Leading the lineup is Lino Brocka’s “Macho Dancer,” which was censored during its 1988 release but is now returning uncut in a 4K restored version. The festival also revisits two hit collaborations by Vice Ganda and Wenn Deramas, which were once dismissed as shallow slapstick fare but are now starting to be seen as comforting escapes that, intentionally or not, championed queer visibility in mainstream cinema.
Meanwhile, contemporary Filipino titles “Dreamboi” and “Some Nights I Feel Like Walking,” together with a selection of international queer cinema, amplify the program’s engagement with queer experiences.
1. “Macho Dancer” (dir. Lino Brocka)
A young man leaves his provincial hometown and ends up working as an erotic dancer in Manila’s gay club scene. While this social realist melodrama remains one of Philippine cinema’s most uncompromising portrayals of exploitation and the realities of sex work, it also offers an empathetic look at an unlikely coming-of-age journey.
2. “Some Nights I Feel Like Walking” (dir. Petersen Vargas)
When a young hustler dies after a night with a client, his friends set out to return him to his hometown and fulfill his final wish. Along the way, their journey becomes a moving portrait of grief, friendship, and belonging.
3. “Dreamboi” (dir. Rodina Singh)
A trans woman turns to audio pornography in an attempt to rekindle her desire and feel something again. Fantasy and reality begin to blur when she discovers that the anonymous voice behind her favorite audio porn star is closer to her life than she had imagined.

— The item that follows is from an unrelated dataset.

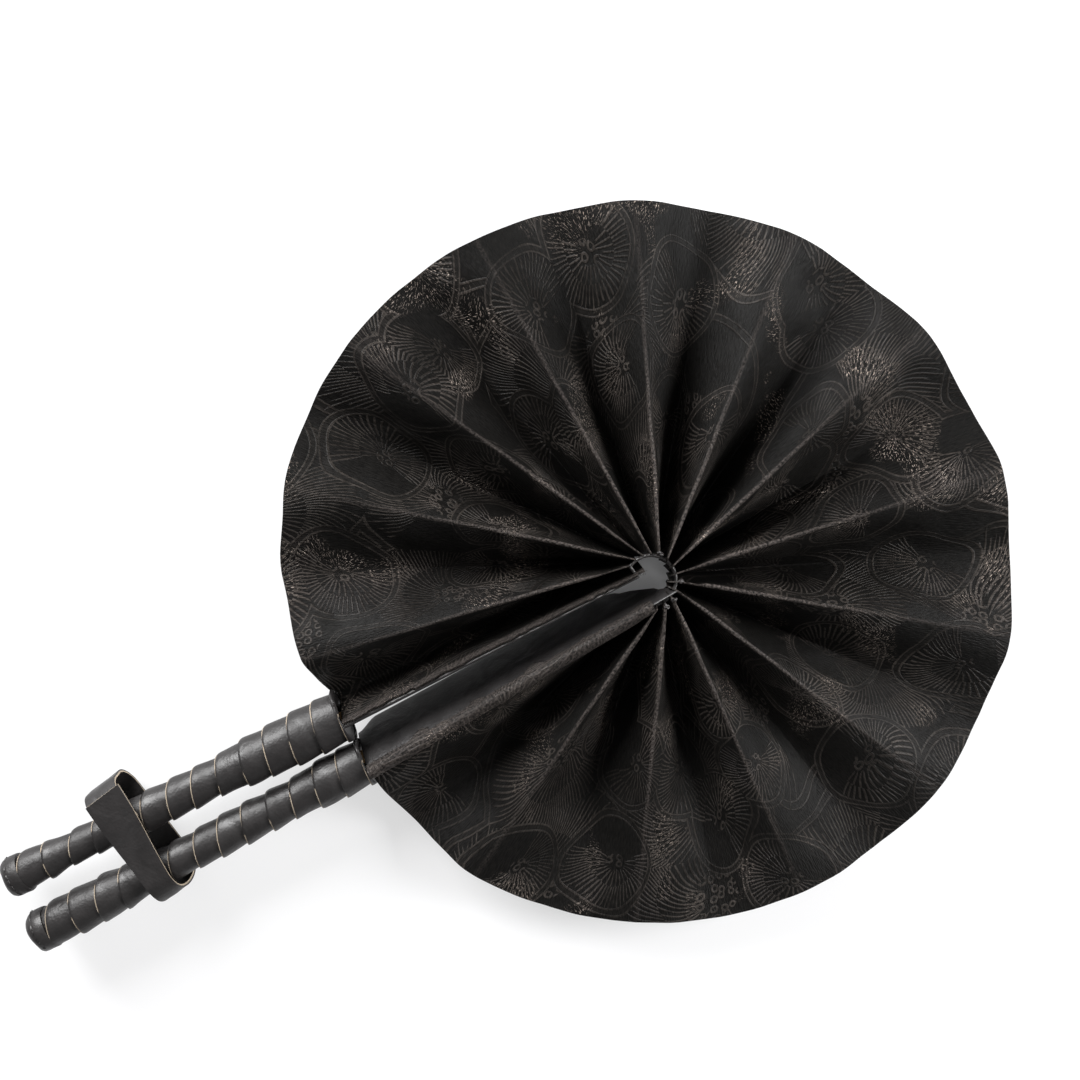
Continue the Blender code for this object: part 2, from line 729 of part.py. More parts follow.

4. “Petrang Kabayo” (dir. Wenn V. Deramas)
Discriminated against because of his sexuality, Peter grows up to be a rich but cruel man who’s cursed to transform into a horse whenever he acts out of anger or malice. This fantasy comedy uses its zany premise and camp humor to explore empathy and redemption.
5. “Girl, Boy, Bakla, Tomboy” (dir. Wenn V. Deramas)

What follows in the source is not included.